'Modi has not lacked courage in the political sphere. It is time he showed it in the economic sphere as well.'
'To do this, he needs to shed the simple-minded nostrums about economic growth and swadeshi that he learnt in the Sangh Parivar,' suggests Virendra Kapoor.
It is now certain that the coronavirus will not end on May 17. And even if the lockdown is finally lifted at some stage, the virus may still be around to torment large sections of the population.
In other words, we have to try and live with the virus till a vaccine is found.
But we cannot keep the economy shut waiting for the vaccine. Therefore, governments should begin to prepare themselves, and the people, about the drill to be followed while living with the virus.
However, given the haphazard manner in which partial opening was botched by a lack of clarity and poor coordination between various authorities, central and state, the reopening too is likely to be a chaotic affair.
To illustrate, what use is permission to industrial units in Gurgaon and Noida to reopen if there is no movement out is allowed.
People are keen to resume economic activity even risking infection, but the government has to first remove hurdles in their path.
The relaxations given thus far indicate the government itself was not sure if it was doing the right thing by partially lifting the lockdown.

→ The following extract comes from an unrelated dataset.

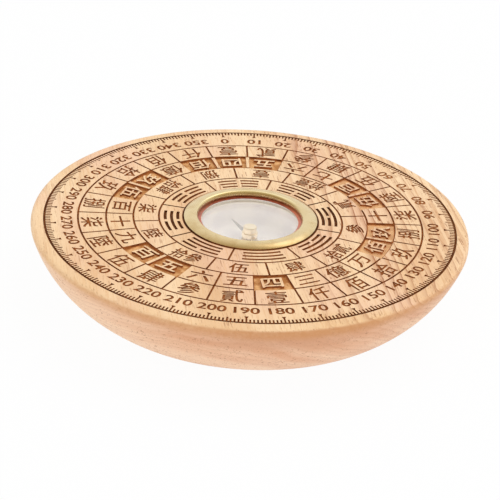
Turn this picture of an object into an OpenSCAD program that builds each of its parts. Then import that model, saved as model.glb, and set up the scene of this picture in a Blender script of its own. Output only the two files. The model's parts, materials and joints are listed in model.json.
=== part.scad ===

A gradual, calibrated opening of the economy is bound to pose more hassles than keeping it shut down, a point made by a number of industrialists.
There can be nothing more pressing in favour of a full exit from the lockdown than the plight of the poor and the daily wagers. They cannot survive without daily income.
Not that they are assured of food and work back home. Desperation forced them to head for the city in order to feed their families. When the pandemic forced the city to forsake them, they are headed home.
At least, there will be a roof over their heads while they can somehow rustle up something to fill their empty stomachs with. More importantly, a social anchor to share common sorrows and minor reliefs is available only in their villages.
Besides, a number of welfare schemes directed specially at the rural poor will benefit the returning migrants.
Modi 1.0 focused almost exclusively on welfare schemes for the rural poor, causing his urban middle class base to protest the neglect. Once they are back home, migrants can always benefit from the Jana Dhan scheme, subsidised cooking gas, rural toilets, cash payments to farmers, etc.
Admittedly, for the migrants this is a necessary but temporary return to their villages. Sooner than later, they have to return to the cities and towns to help restart the economic engine.
However, for that economic engine to spring back to life sooner than later, the government needs to shed ideological blinkers and undertake urgent structural reforms in labour, finance and land.
Without removing the shackles on growth in these key sectors, India cannot profit from the exodus of foreign businesses from China.
Modi has not lacked courage in the political sphere. It is time he showed it in the economic sphere as well.
To do this, he needs to shed the simple-minded nostrums about economic growth and swadeshi that he learnt in the Sangh Parivar. China, a closed society, opened its doors to foreign money and enterprise.
In sharp contrast, we are an open society, but we hate to keep our doors even slightly ajar for foreign investment and manufacturing.
Given that India is headed for a deep recession along with all other major global economies, given that the costs of fighting the pandemic and the resulting disruption of economic activity threatens to push growth into the negative territory, reforms in labour, land and capital alone can once again fire the animal spirits of investors.
Neither piecemeal labaour reforms by state governments nor myriad inducements by the RBI for fresh credit off-take by industry and commerce will work when overall sentiment is pessimistic.
The onus to create conducive conditions for growth lies with the prime minister. Any more hesitation and self-doubt will hurt the national cause.
Meanwhile, he can ignore the critics who are widely known to be hostile. The Opposition will oppose robotically whatever he does. So, if he is holding back on carrying out the long-delayed second set of reforms for fear that he will be accused of a 'sell-out,' he is wrong.
Those who have made it their business to abuse, will abuse, regardless of what he does.
Whether or not he undertakes reforms which will provide a much-needed spurt to growth, attracting businesses leaving China by the droves in the wake of its more assertive foreign and defence stance, Modi cannot expect to win brownie points from those who are viscerally hostile to him.
What then is keeping him from doing the right thing by the economy?
Or is it that the purveyors of the voodoo economics in the Swadeshi Jagran Manch insist on continuing with the current control-and-command order?
These backwoodsmen were wrong when P V Narasimha Rao unleashed the reforms in 1991. Modi now has a golden opportunity to prove them wrong yet again.
Pandemic-hit India does not need a band-aid of tiny, incremental, reforms, but a comprehensive package to pave the way for robust double-digit growth in the next couple of years.
Absent these reforms, we will be fortunate if we can return to the 'Hindu rate of growth,' and thus further bloat the numbers of people below the poverty-line.
Virendra Kapoor is a veteran political commentator.